The MIT team set out to make a surface that would toggle between attracting water and repelling it. But between Lahann’s inspiration and the first smart surface lay several challenges. The researchers began by making incredibly thin layers of gold and silicon—each only about a millionth of the width of a dime. On top, they evenly spaced rows of specially designed molecules, shaped like miniscule hairbrush bristles. Langer compares this new surface to “corn stalks in a field, all evenly spaced.” The top of each molecule was designed to attract water, while the stem repelled it. When a weak electric current passed through the layers, the researchers thought, the molecules would bend over, switching to waterproof. When the current was changed, the molecules would straighten up, reverting to water-attracting.

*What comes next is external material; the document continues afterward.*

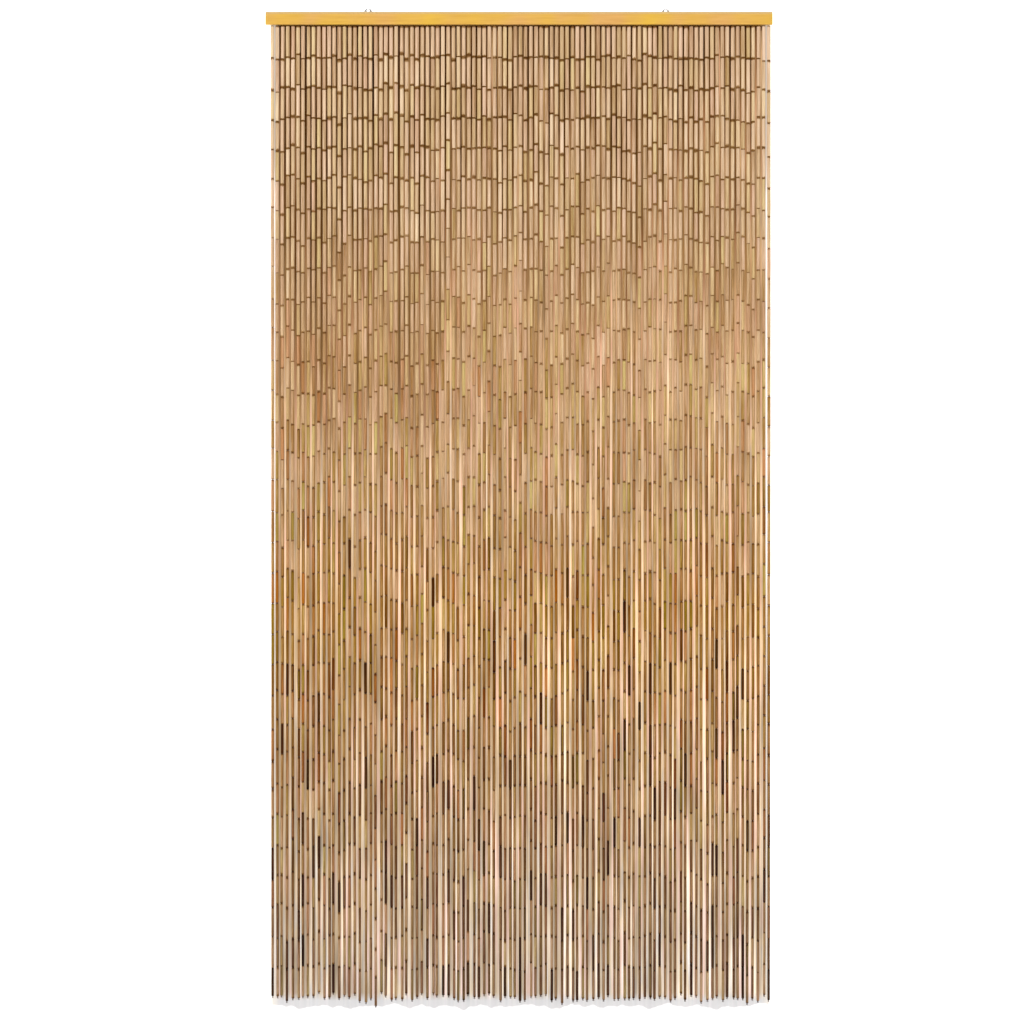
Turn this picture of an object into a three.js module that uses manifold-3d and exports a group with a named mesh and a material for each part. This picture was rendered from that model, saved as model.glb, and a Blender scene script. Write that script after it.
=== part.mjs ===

But there had to be just enough space between molecules to allow each one enough room to bend. Normally, bristle-like molecules pack together too tightly on a surface for Langer and Lahann’s purposes. So the team created mushroom-like tops that fill space between the molecules on the gold surface, separating them. Just below each mushroom head, the scientists built in a chemical breaking point. When they broke off the mushroom heads, the remaining bristles had enough room to bend down and straighten up again repeatedly.

Langer says that the team has toggled the surface back and forth up to eight times. He is confident that the new surface will be the basis of materials that can reverse properties indefinitely. Now he and his colleagues plan to move on to more complex surfaces that could switch several properties at once.

Langer and Lahann’s research appeared in the January 23, 2003 issue of Science, and is underwritten by the National Science Foundation, the U.S. Army Research Office, and the National Institutes of Health.